If you can’t speak and your communication device does not contain the word, picture, or symbol for a white bathroom rug you need, what would you do? The answer doesn’t come quickly because it requires creative problem solving. It also demands faith that the person you work with believes you have a message. In other words, the success of the social engagement is predicated on the often overlooked, devalued, and even maligned concept that an individual on the autism spectrum is a communicator.

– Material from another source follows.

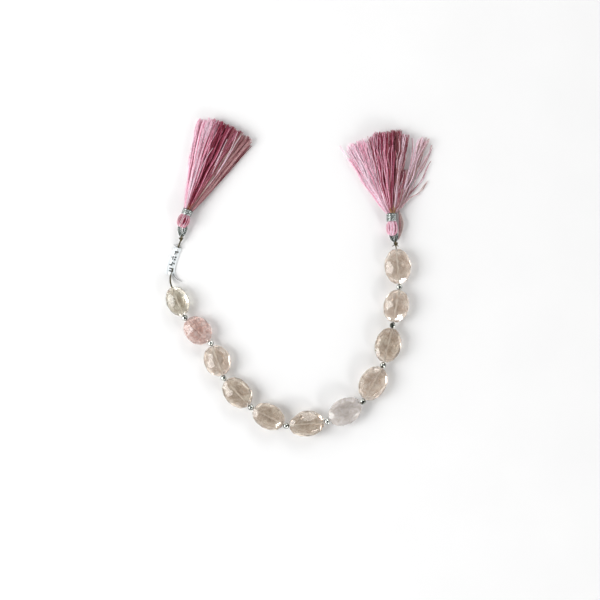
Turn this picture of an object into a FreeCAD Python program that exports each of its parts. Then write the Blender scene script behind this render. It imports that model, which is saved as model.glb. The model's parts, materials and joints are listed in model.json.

So when Billy realizes that his device does not contain the word “rug”, what does he do? In the heat of the moment, Billy’s frustration mounts. This is a normal human response. What is extraordinary is Billy’s uncanny persistence. Billy believes he is a communicator and so even the byzantine mazes he must sometimes navigate to make his point are worth the dead ends.

So a member of Billy’s team follows his incomprehensible lead. With his device, Billy asks for the key to unlock the door that leads to a basement office. Billy explains to Natalie that he wants “paper”. They descend the steps and Billy walks to a stack of white typing paper and holds up the white paper to his friend, Natalie. Most adults would raise their hands up in the air in complete exasperation. If that too eerily familiar scenario happened, Billy would be silenced. The Billy I know would cease to exist.

Like good detectives, however, Natalie and Billy revisit the scene of the communication altercation. The bathroom is the nexus. Billy stands in front of the vanity clutching the white paper. Natalie scans the room and realizes that the bathroom has only one white organic cotton rug where there should be two floor covers. She looks at Billy. Billy looks at her. Placing the square white paper in front of the vanity, she says “Billy do you mean rug?” Billy nods and clicks his tongue between his lips. The white paper is removed and the white rug is put in its rightful home. Relief- yes Jubilation –yes Communication – you bet!

In the end, it was a white piece of paper that became an ad lib symbol for a missing white bathroom rug. Billy knew that ultimately if he persisted and his communication partner waited, listened and encouraged him, Billy would break through the glass wall and his voice would be heard.